At least in one major way, yes.
In 5e, to grapple someone you make a Strength (Athletics) check opposed by their Strength (Athletics) or Dexterity (Acrobatics) check, and if you win they are Grappled, meaning they cannot move, but that’s it.
So imagine your party Wizard is being attacked by a melee brute, let’s call it a Bearded Devil. You’re a big Barbarian or Fighter and want to grapple the thing to get it to lay off the Wizard. You go up and succeed the opposed check, and you’re both now Grappled.
What has changed? Almost nothing. If the BD’s turn comes between yours and the Wizard’s, the BD still gets to attack the Wizard totally unimpeded. If the Wizard’s turn comes between yours and the BD’s, then they either have to Disengage or take an opportunity attack, the same as if the BD weren’t grappled at all. The only difference is that if the Wizard disengages or eats an opportunity attack and successfully moves away, then on the BD’s next turn, it has to either attack you or use its action to try to escape the grapple to pursue the Wizard.
That is a tangential benefit that almost certainly is less useful than just hitting the thing or at least knocking it prone.

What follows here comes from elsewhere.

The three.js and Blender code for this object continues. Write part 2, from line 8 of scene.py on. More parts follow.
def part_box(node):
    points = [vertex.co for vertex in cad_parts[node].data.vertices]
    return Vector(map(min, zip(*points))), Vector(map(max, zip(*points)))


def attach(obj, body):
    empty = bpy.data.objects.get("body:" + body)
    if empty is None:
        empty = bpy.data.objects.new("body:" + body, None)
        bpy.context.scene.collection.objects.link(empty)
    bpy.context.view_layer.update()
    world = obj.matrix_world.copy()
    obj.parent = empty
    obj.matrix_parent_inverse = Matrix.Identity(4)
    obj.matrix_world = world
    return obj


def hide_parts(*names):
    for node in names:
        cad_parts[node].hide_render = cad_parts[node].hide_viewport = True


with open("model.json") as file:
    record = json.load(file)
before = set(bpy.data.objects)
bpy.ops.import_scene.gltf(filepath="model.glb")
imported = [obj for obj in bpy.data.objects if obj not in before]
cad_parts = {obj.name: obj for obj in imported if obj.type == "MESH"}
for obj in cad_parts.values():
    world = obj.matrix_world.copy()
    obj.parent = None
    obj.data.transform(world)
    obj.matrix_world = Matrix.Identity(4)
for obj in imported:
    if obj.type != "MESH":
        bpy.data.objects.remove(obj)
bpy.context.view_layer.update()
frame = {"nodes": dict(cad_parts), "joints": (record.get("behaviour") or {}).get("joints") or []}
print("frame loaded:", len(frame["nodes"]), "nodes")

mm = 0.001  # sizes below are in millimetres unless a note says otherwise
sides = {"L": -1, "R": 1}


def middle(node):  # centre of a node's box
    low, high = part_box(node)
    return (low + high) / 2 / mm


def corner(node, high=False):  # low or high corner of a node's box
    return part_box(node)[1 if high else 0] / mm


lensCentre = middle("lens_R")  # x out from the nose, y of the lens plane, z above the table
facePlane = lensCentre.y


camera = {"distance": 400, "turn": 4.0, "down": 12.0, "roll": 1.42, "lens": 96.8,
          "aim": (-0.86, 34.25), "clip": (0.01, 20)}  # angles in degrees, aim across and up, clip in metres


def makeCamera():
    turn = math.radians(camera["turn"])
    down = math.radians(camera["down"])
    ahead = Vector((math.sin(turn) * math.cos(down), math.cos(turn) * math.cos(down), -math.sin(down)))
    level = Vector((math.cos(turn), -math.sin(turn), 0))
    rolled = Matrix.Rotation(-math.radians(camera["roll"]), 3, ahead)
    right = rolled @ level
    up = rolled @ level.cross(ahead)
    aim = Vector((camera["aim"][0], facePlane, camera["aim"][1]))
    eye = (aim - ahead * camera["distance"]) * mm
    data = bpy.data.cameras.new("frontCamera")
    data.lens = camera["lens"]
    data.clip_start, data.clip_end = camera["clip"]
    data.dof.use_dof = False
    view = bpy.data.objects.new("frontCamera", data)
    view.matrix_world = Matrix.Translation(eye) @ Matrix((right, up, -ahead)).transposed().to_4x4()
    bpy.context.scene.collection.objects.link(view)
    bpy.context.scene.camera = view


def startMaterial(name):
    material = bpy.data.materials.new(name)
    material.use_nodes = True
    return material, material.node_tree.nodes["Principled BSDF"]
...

But the One D&D UA released today changes that in a good way! The new Grappled condition gives disadvantage to attacks against anyone other than your grappler. So as soon as you grapple the Bearded Devil, its opportunity attack against the fleeing Wizard is now at Disadvantage! And even if the BD’s turn comes before the Wizard’s, it has an incentive to attack you instead of the Wizard even though the Wizard is still next to it. So you instantly help out your party’s squishies by grappling the melee brute that is attacking them! Exactly how you imagine running up and engaging your companion’s assailant should help.

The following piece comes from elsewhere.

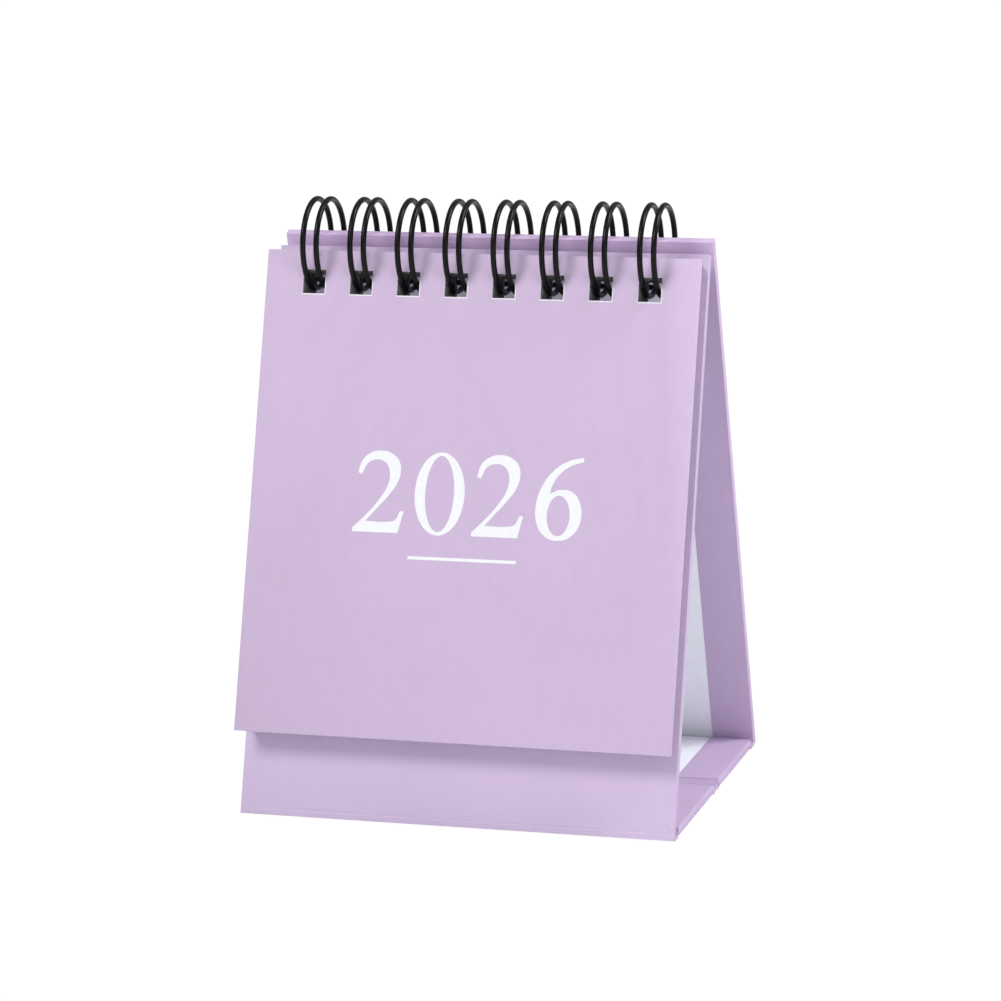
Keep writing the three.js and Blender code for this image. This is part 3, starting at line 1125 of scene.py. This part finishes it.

It’s not all good news for grapplers and bad for grapplees, though. The Bearded Devil now gets a free chance to break the grapple at the end of its turn instead of having to use its action. So if the BD’s turn is before the Wizard’s, then it will likely attack you to avoid disadvantage, and then attempt to break the grapple. If it succeeds, then the Wizard still faces a full OA when they run on their turn.
In summary, there are three ways a successful grapple changes this scenario: either 1) the Wizard is able to run away and only face an OA with disadvantage, 2) the BD attacks you instead of the Wizard, but breaks the grapple at the end of its turn and still fully threatens the Wizard, or 3) the BD attacks you instead of the Wizard and fails to break the grapple at the end of its turn, so the Wizard also only faces an OA with disadvantage.
Either way, it’s a lot better than maybe sucking up the BD’s action a whole turn later after it’s already made another round of attacks and opportunity attacks on the Wizard. I’m implementing this immediately. Three cheers for One D&D!